契約条件を細かく確認しないと、当初の想定を超えて予算が膨らむ可能性があります。見積もり段階で追加費用の発生条件を明確にし、安心して導入できる契約内容に整えることが重要です。
新卒採用コンサルティングについてよくある質問(FAQ)
新卒採用コンサルティングについてよくある質問をまとめました。
新卒採用コンサルティングを導入するメリットは?
新卒採用コンサルティングを導入することで、専門家の視点から自社の採用課題を正確に分析し、効果的な戦略を立案できます。これにより、採用のミスマッチを防ぎ、効率的な母集団形成や内定辞退率の改善につなげることが可能です。
採用代行(RPO)との違いは何ですか?
新卒採用コンサルティングは、採用戦略の立案や根本的な課題解決を目的とします。一方、採用代行(RPO)は、説明会予約管理や応募者連絡などの定型業務を代行し、人事担当者の業務負担を軽減することが主な目的です。

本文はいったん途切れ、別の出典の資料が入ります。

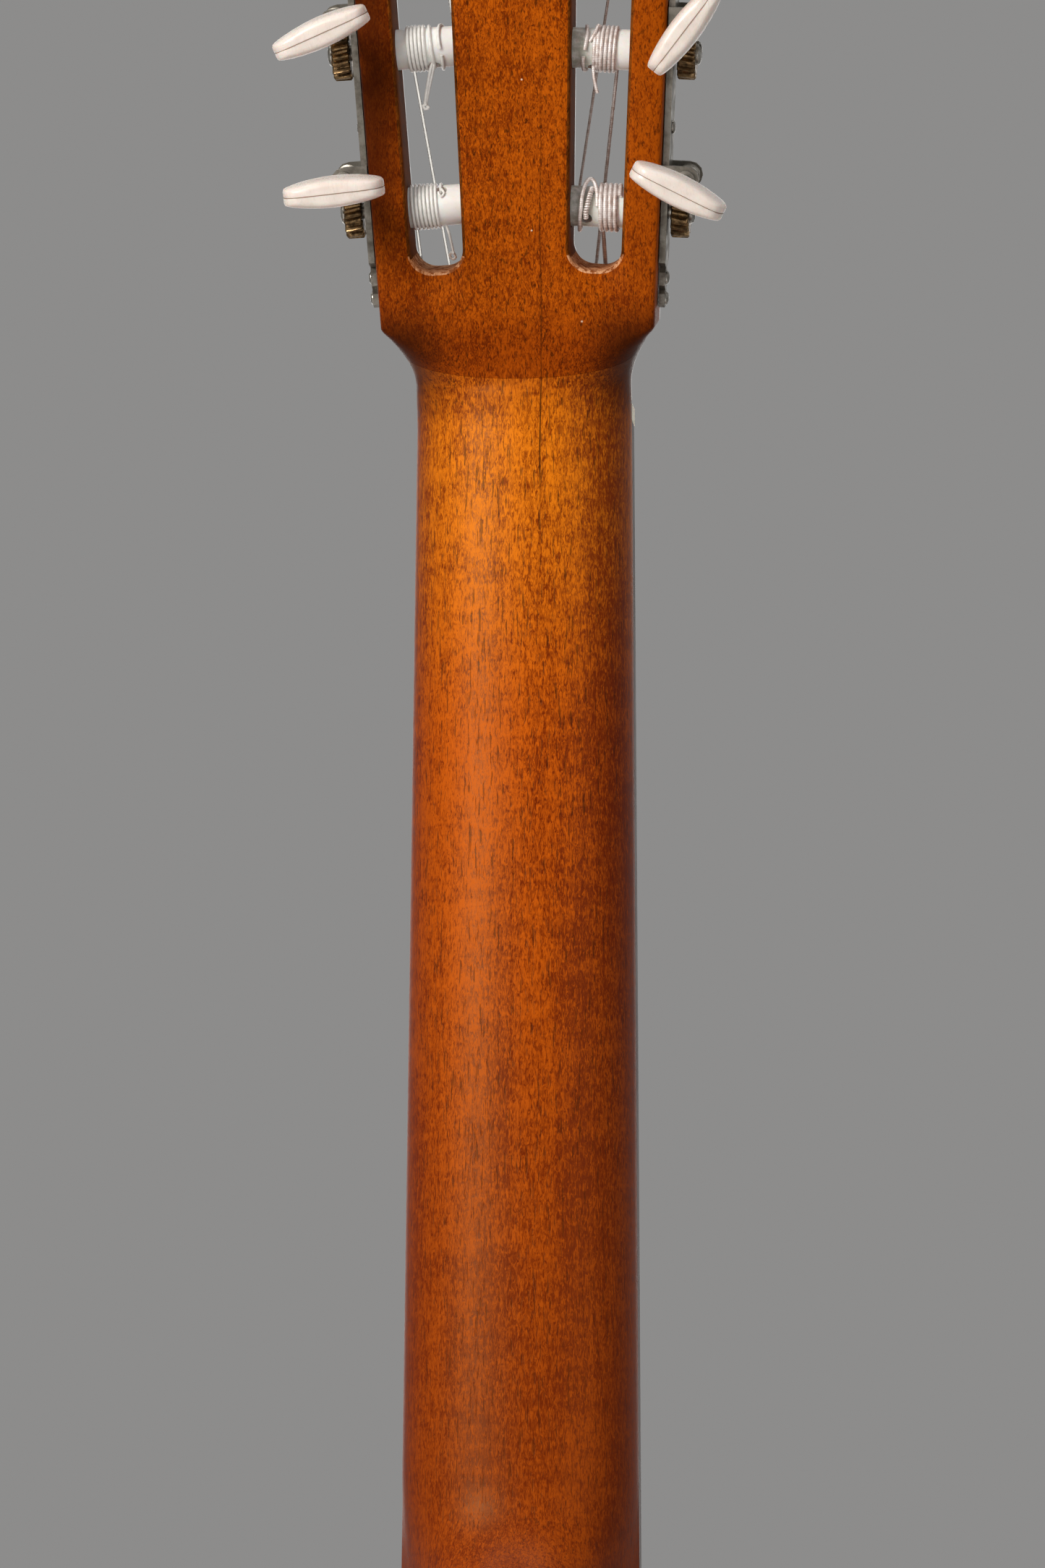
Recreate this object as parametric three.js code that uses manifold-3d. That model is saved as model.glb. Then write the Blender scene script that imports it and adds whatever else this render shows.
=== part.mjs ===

コンサルティングを依頼するとどのくらい費用がかかりますか?
費用は、サービス内容や支援範囲によって大きく異なります。月額顧問型、プロジェクト型、成果報酬型など様々な料金体系があり、費用相場は月額20万円〜100万円以上、またはプロジェクトごとに50万円〜300万円以上が目安です。
どのような企業が導入を検討すべきですか?
「学生が集まらない」「内定辞退が多い」「求める人材と出会えない」といった明確な課題を抱えている企業は、導入を検討すべきです。また、採用担当者のリソースが不足している企業や、採用ノウハウを蓄積したい企業にも適しています。
まとめ
いかがでしたでしょうか?本記事では、新卒採用コンサルティングについて、その基礎知識から選び方、費用相場、そして導入時の注意点まで幅広く解説しました。
新卒採用コンサルティングは、単に業務を代行するだけでなく、採用戦略の根本的な見直しから、企業に採用ノウハウを蓄積するまで、多岐にわたる支援を提供します。これにより、自社だけでは気づけなかった課題を発見し、より効果的な採用活動を実現することが可能です。
本記事を参考に、自社の課題を明確にし、最適なパートナーを見つけることで、新卒採用の成功を掴んでください。